Идеи о справедливости: шариат и культурные изменения в русском Туркестане - [76]
Как мусульмане интерпретировали имперские Положения, касающиеся поземельного вопроса? По мнению советских историков, колониальное правительство стремилось разработать законодательные рамки для создания вотчинного государства[557]; однако данное утверждение имеет идеологическую подоплеку и остается без доказательств[558]. Александр Моррисон предполагает, что российские власти посредством разработки Положений положили конец землевладельческой аристократии, до завоевания владевшей землями с налоговым иммунитетом (милк-и хурр) или имевшей временные земельные налоговые льготы (тархан)[559]. Исследователь со всей убедительностью доказывает, что такие бухарские и кокандские чиновники, как сборщики налогов, с упрочением российской имперской власти в регионе лишились своих привилегий. Однако нам неизвестно о каких-либо крупных беспорядках, инициированных обезземеленной аристократией. Когда проводилась ревизия проекта комиссии графа Игнатьева, данный вопрос вызвал обеспокоенность Военного министерства, так как одна из статей Положения гласила, что российское правительство не признает налоговых привилегий для земель милк-и хурр. По требованию генерал-губернатора фон Кауфмана эта статья была вычеркнута из Положения[560]. Учитывая тот факт, что в нескольких районах Самаркандской области большинство сельскохозяйственных земель имели статус милк-и хурр[561], представляется маловероятным, чтобы слой аристократии, владевший этими землями, мирно воспринял крупномасштабную операцию по конфискации своего имущества. Действительно, аристократы-землевладельцы были готовы защищать свои интересы:
Жители Панчшанбе губернатору. Мы, несчастные и обездоленные, взываем к тебе с надеждой на милость. После завоевания Каттакургана наши старейшины пошли в город поклониться Белому царю. Ты пообещал нам, что наш мулк останется мулком, как и наши вакфы. Теперь наши мулки превратились в амляк, и посему мы, бедные и несчастные, потеряли покой. С надеждой, что ты перенаправишь это прошение губернатору [sic][562].

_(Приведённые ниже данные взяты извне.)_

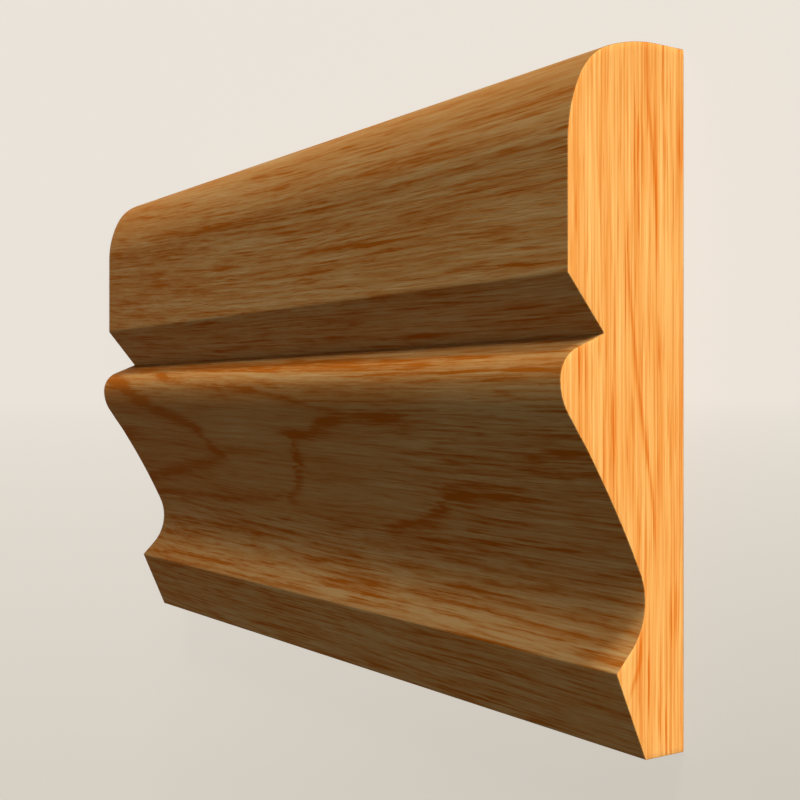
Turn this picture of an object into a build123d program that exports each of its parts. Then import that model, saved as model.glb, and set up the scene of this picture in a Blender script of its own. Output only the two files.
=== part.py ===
from build123d import *
from math import acos, atan2, copysign, cos, degrees, hypot, radians, sin
import os

# A dado rail: one length of moulded oak, cut square at both ends.
# It lies on its flat back, so +Z points out of the wall, +Y up the wall and +X along the rail.
# The origin is the centre of the back. Sizes are in millimetres and angles in degrees.

rail_length = 115.0

# Heights of the members, stacked from the bottom edge up to the top edge.
bevel_height = 8.7
cove_lower_height = 6.5
ogee_height = 21.2
bead_shoulder_height = 4.4
quirk_flank_height = 5.45
fascia_height = 12.05
top_round_height = 10.7

# Depths, measured out from the flat back.
foot_depth = 5.2
lower_arris_depth = 9.0
cove_depth = 5.3
nose_depth = 16.0
quirk_depth = 10.6
fascia_depth = 15.1
top_edge_depth = 3.5

# Straights between a sharp corner and a curve: above the nose, and below the cove.
bead_straight = 3.7
cove_straight = 2.7

# Radii below the nose, down to the deepest line of the cove.
bead_radius = 5.6
slope_radius = 100.0
cove_radius = 6.5

# The top round has three centres: a tight corner between two flatter arcs.
corner_radius = 6.5
top_arc_turn = 20.0
front_arc_turn = 27.0

# Heights of the points where the members meet.
lower_arris_level = bevel_height
cove_level = lower_arris_level + cove_lower_height
nose_level = cove_level + ogee_height
quirk_level = nose_level + bead_shoulder_height
upper_arris_level = quirk_level + quirk_flank_height
round_level = upper_arris_level + fascia_height
rail_height = round_level + top_round_height


def at(level, depth):
    """A section point from its height above the bottom edge and its depth from the back."""
    return (level - rail_height / 2, depth)


def top_round_radii():
    """Radii of the two flatter arcs that bring the top round from the top edge to the fascia."""
    depth_run = fascia_depth - top_edge_depth
    top_sin = sin(radians(top_arc_turn))
    top_cos = cos(radians(top_arc_turn))
    front_sin = sin(radians(front_arc_turn))
    front_cos = cos(radians(front_arc_turn))
    depth_left = depth_run - corner_radius * (front_cos - top_sin)
    height_left = top_round_height - corner_radius * (top_cos - front_sin)
    determinant = top_sin * front_sin - (1 - front_cos) * (1 - top_cos)
    top_radius = (depth_left * front_sin - height_left * (1 - front_cos)) / determinant
    front_radius = (height_left * top_sin - depth_left * (1 - top_cos)) / determinant
    return top_radius, front_radius


def straight_start(crest, corner, straight):
    """Where a straight that ends at a corner leaves the arc that is upright at its crest."""
    rise = corner[0] - crest[0]
    run = corner[1] - crest[1]
    turn = 2 * atan2(run, abs(rise) + straight)
    level_step = copysign(straight, rise) * cos(turn)
    depth_step = straight * sin(turn)
    return (corner[0] - level_step, corner[1] - depth_step)


def corner_angle(side_a, side_b, opposite):
    """Angle between two sides of a triangle, from its three lengths."""
    return degrees(acos((side_a**2 + side_b**2 - opposite**2) / (2 * side_a * side_b)))


def ogee_turns():
    """How far the bead arc turns inward, and how far the long hollow slope turns back."""
    drop = nose_level - cove_level
    lean = (cove_depth + cove_radius) - (nose_depth - bead_radius)
    centre_gap = hypot(drop, lean)
    bead_reach = slope_radius + bead_radius
    cove_reach = slope_radius - cove_radius
    lean_angle = degrees(atan2(lean, drop))
    bead_turn = 90 - lean_angle - corner_angle(bead_reach, centre_gap, cove_reach)
    slope_turn = corner_angle(bead_reach, cove_reach, centre_gap)
    return bead_turn, slope_turn


def draw_top_round():
    """The rounded top edge, from the narrow flat on top down to the fascia."""
    top_radius, front_radius = top_round_radii()
    corner_turn = 90 - top_arc_turn - front_arc_turn
    top_arc = JernArc(at(rail_height, top_edge_depth), (0, 1), top_radius, top_arc_turn)
    corner_arc = JernArc(top_arc @ 1, top_arc % 1, corner_radius, corner_turn)
    return JernArc(corner_arc @ 1, corner_arc % 1, front_radius, front_arc_turn)


def draw_nose():
    """The shoulder that leaves the quirk and the bead arc that it rolls into, down to the nose."""
    quirk = at(quirk_level, quirk_depth)
    nose = at(nose_level, nose_depth)
    shoulder = Line(quirk, straight_start(nose, quirk, bead_straight))
    return TangentArc(shoulder @ 1, nose, tangent=shoulder % 1)


def draw_ogee(nose_arc):
    """The bead's underside, the long hollow slope and the cove, down to the foot."""
    bead_turn, slope_turn = ogee_turns()
    bead = JernArc(nose_arc @ 1, nose_arc % 1, bead_radius, bead_turn)
    slope = JernArc(bead @ 1, bead % 1, slope_radius, -slope_turn)
    cove_upper = JernArc(slope @ 1, slope % 1, cove_radius, slope_turn - bead_turn)
    lower_arris = at(lower_arris_level, lower_arris_depth)
    lip = straight_start(at(cove_level, cove_depth), lower_arris, cove_straight)
    TangentArc(cove_upper @ 1, lip, tangent=cove_upper % 1)
    return Polyline(lip, lower_arris, at(0, foot_depth))


with BuildPart() as rail:
    with BuildSketch(Plane.YZ):
        with BuildLine():
            front_arc = draw_top_round()
            Polyline(front_arc @ 1, at(upper_arris_level, fascia_depth), at(quirk_level, quirk_depth))
            foot = draw_ogee(draw_nose())
            Polyline(foot @ 1, at(0, 0), at(rail_height, 0), at(rail_height, top_edge_depth))
        make_face()
    extrude(amount=rail_length / 2, both=True)

os.makedirs("parts", exist_ok=True)
export_step(rail.part, "parts/dado_rail.step")
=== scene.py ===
import math

import bpy
import numpy as np
from bpy.props import FloatProperty, FloatVectorProperty, PointerProperty
from bpy.types import Operator, Panel, PropertyGroup
from mathutils import Matrix, Vector
from mathutils.geometry import delaunay_2d_cdt
from mathutils.noise import noise


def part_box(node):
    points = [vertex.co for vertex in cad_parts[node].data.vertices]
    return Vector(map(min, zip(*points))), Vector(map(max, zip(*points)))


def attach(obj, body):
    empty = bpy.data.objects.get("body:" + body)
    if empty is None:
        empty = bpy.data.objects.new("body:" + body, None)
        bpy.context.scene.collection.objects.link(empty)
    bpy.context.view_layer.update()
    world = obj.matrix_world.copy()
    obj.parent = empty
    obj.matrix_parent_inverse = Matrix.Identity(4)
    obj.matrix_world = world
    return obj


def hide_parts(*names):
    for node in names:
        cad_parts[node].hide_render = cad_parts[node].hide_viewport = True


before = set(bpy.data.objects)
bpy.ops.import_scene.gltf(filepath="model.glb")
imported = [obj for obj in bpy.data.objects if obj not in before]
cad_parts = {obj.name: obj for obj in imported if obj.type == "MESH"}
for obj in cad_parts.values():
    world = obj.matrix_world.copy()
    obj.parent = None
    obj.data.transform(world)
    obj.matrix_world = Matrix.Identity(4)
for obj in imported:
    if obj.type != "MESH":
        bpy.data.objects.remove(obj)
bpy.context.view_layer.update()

bl_info = {
    "name": "Dado Rail",
    "version": (1, 0, 0),
    "blender": (4, 5, 0),
    "location": "3D View > Sidebar > Dado Rail",
    "description": "A short length of moulded oak dado rail lying on its back",
    "category": "Object",
}

NODE = "dado_rail"
MM = 0.001

# Steps of the mesh, in millimetres.
OUTLINE_STEP = 0.05
FRONT_STEP = 0.32
BACK_STEP = 1.0
ALONG_STEP = 0.8
END_STEP = 0.55

# A corner of the section that turns by more than this many degrees is an arris, left sharp at first.
SHARP_TURN = 30
# How many outline points on each side of an arris the easing reaches.
EASING_POINTS = 12
# Anything this low is the back, and anything this near the end is the end's face, in millimetres.
BACK_LEVEL = 0.02
NEAR_END = 0.01
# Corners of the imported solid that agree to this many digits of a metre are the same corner.
PLACE_DIGITS = 7
# How strongly the mesh crowds where the outline turns.
TURN_CROWDING = 0.7
# The least gap between the end's outline and its inner points, as a share of their step.
INNER_GAP = 0.6
# The triangles that the end keeps, those inside its outline, and how close two points may be, in metres.
INSIDE_ONLY = 1
SAME_POINT = 1e-9

# The waves that the saw left on the ends: pitch, skew and width, in millimetres.
SAW_PITCH = 1.6
SAW_SKEW = 9
SAW_WIDTH = 20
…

Из данного прошения каттакурганских аристократов, составленного на чагатайском языке, мы узнаем следующее. Колониальные чиновники уверили землевладельцев, что налоговые привилегии, связанные с землями милк-и хурр и вакфными землями, сохранятся и при российской власти. Вероятно, авторы прошения под амляком понимали земли, подлежащие налогообложению. Именно так передал в русском переводе прошения смысл термина «амляк» переводчик Ибрагимов: «земля, с коей поступает подать в казну»[563].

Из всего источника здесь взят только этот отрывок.